Whelping boxes were made of wood and measured about three feet long and two feet wide, with walls between six and nine inches high. With their top edges torn off and worn away, they appeared to have been chewed on by the dogs they contained; some of these boxes had the tops of one or two walls chewed across their entire lengths, with areas worn down one or more inches from their original height (Sec 3.1 Housing Facilities, General (c) Surfaces (1) General requirements). There were pieces of carpet on the floorings of the whelping boxes, and sawdust was scattered thinly across the pen floorings. There were heating lamps, self-feeders, and food and water dishes on these pen floorings; most of the food dishes had sawdust mixed with or partially covering the feed, and sawdust covered the bottoms of the water dishes (3.9 Feeding (b) Food receptacles must be placed to minimize contamination by excreta and pests).
Buildings west of the residence
The kennel area for breeding dogs included various structures. To the west of Randy’s house was a metal barn containing caged rabbits. Just to the north of the rabbit building were two kennel structures having indoor/outdoor runs; the outdoor runs had wire walls, cement floorings, and doggie-doors allowing access to their indoor areas. These two structures were arranged east and west of each other, with the eastern structure having two runs and the western structure having dog runs. I only observed the eastern structure closely, and saw that one of its enclosures had a pen holding two Cocker Spaniels and another held four miniature Poodles. Several days of fecal accumulation was spread across the floorings, mashed into the concrete and scattered across the entire runs (Sec 3.11 Cleaning, Sanitization, Housekeeping, and Pest Control (a) Cleaning of primary enclosures).
Wooden ramps in the pens led up to the doggie-doors, the surfaces of which were worn, scratched, and chewed all the way around them (Sec 3.1 Housing Facilities, General (c) Surfaces (1) General requirements). Months of feces buildup covered the ground outside the runs, apparently washed off the runs (Sec 3.11 Cleaning, Sanitization, Housekeeping, and Pest Control (a) Cleaning of primary enclosures). Near the Poodle enclosures was an empty metal cage on stilts and cinder blocks, covered by a plastic sheet with sticks and leaves piled over the sheet (Sec 3.1 Housing Facilities, General (b) Condition and site).

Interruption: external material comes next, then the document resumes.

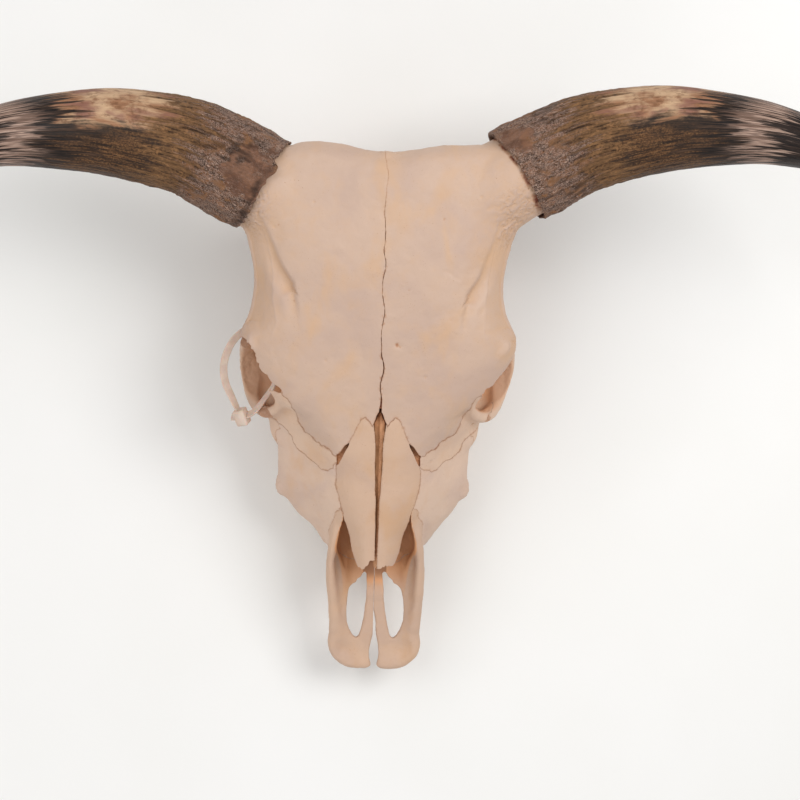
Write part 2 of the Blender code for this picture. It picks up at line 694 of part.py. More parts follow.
def finish(obj, colour, rough):
    material = bpy.data.materials.new(obj.name)
    material.use_nodes = True
    shader = material.node_tree.nodes["Principled BSDF"]
    shader.inputs["Base Color"].default_value = (*colour, 1)
    shader.inputs["Roughness"].default_value = rough
    shader.inputs["Metallic"].default_value = 0
    obj.data.materials.clear()
    obj.data.materials.append(material)
    obj.data.transform(Matrix.Translation((0, SHIFT_Y * MM, 0)))
    obj.data.shade_smooth()
    obj.data.set_sharp_from_angle(angle=math.radians(CORNER_ANGLE))


BONE = (0.72, 0.54, 0.40)
HORN_BROWN = (0.10, 0.06, 0.04)
NYLON = (0.80, 0.77, 0.70)


def main():
    for old in list(bpy.data.objects):
        bpy.data.objects.remove(old)
    head = half_head()
    bones, rest = part_bones(head)
    for row in TEETH:
        combine(bones["maxilla"], tooth(*row), "UNION", "MANIFOLD")
    bones["nasal"] = nasal("nasal")
    cranium = whole(rest, "cranium")
    ground = prism("ground", [(-FAR, -FAR), (FAR, -FAR), (FAR, FAR), (-FAR, FAR)], "Z", -60, 0)
    combine(cranium, ground, "DIFFERENCE", "MANIFOLD")
    largest(cranium)
    finish(cranium, BONE, 0.6)
    for name, bone in list(bones.items()):
        finish(reflect(copy(bone, name + "_left")), BONE, 0.6)
        bone.name = name + "_right"
        finish(bone, BONE, 0.6)
    finish(horn_sheath("horn_sheath_right"), HORN_BROWN, 0.5)
    finish(reflect(horn_sheath("horn_sheath_left", LEFT_DROOP)), HORN_BROWN, 0.5)
    finish(reflect(cable_tie("cable_tie")), NYLON, 0.35)


main()
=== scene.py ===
# %% [markdown]
# # A bull skull, lying on a pale floor
#
# The skull is made of bones that met along sutures while the animal grew, of two hollow horn sheaths that sit
# over bony cores, and of the cheek teeth. Each bone stays a piece of its own here, so that a later scene can
# repaint or leave one out. First the packed model is loaded, because it says where every bone lies.

import math

import bmesh
import bpy
import numpy as np
from mathutils import Matrix, Quaternion, Vector


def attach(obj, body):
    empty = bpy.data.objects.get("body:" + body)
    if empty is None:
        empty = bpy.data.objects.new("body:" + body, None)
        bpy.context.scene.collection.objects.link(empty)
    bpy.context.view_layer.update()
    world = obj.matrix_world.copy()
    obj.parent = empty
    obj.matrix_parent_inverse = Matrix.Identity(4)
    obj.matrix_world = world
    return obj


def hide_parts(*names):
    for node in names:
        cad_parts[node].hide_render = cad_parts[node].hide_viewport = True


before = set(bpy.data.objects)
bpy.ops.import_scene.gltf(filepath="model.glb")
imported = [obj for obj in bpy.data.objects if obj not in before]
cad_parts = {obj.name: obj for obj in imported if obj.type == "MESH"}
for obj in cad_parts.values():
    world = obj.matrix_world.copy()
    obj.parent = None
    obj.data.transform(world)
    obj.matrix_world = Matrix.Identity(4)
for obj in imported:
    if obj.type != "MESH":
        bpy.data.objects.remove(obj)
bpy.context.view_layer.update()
bpy.ops.object.select_all(action="DESELECT")

# %% [markdown]
# ## The view
#
# The skull was photographed from straight above its forehead, from a little under two metres away. A
# long lens on a camera that looks down gives the same picture. The small roll is the skull's own lean.

# %% Place the camera
MM = 0.001
SHIFT_Y = -8.0  # mm by which the packed skull is moved along Y, to centre it
CAMERA_AT = Vector((-0.035, SHIFT_Y * MM, 1.78))
CAMERA_AIM = Vector((0.0167, SHIFT_Y * MM, 0.18))
CAMERA_FIELD = math.radians(24.8)
CAMERA_ROLL = math.radians(1.3)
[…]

South of the rabbit building was a building with indoor/outdoor runs similar in design to the previously described dog runs. There were three runs, each holding 2 to 5 dogs of various small breeds. The floorings were cleaner than the other runs I observed, though plastic water dishes on the floorings had been chewed across their entire top surfaces (Sec 3.1 Housing Facilities, General (c) Surfaces (1) General requirements). I asked Randy if his USDA inspector, whom he said was named Corbin, had talked to him about chewed surfaces of the bowls. He responded, “They don’t say nothing about that. I don’t give a shit. Hell, I just tell them what I think.”
Another kennel building with chain link runs attached to it was to the south, but I did not see any dogs in these runs. Several other kennel structures were on the northern end of the property, and from a distance I saw the eastern ones held Labradors. I did not observe them closely, however.
Conversation about tax evasion
Randy told me that he accepts only cash payments for puppies, but he will take a check as a down payment for half the value of a puppy. He said that he does this because if he took checks only, he would have to “adjust his income.” He added, “I say, every time you give me a check I have to declare it. I have to declare that. So people understand. Most of them, I just tell them. I say, [if you] come up here, [and] you’re gonna give me a check, then why bother to stop?” I mentioned that having to pay vet bills could cause a breeder to report income, and Randy responded, “I just, I usually go and have a vet certificate out of them, and I just pay them in cash for it. And my vet, I use the veterinarian in Belmont for the little dogs, and I use the veterinarian over in Dumont for the big dogs.” Randy later said the veterinarian in Dumont is a woman.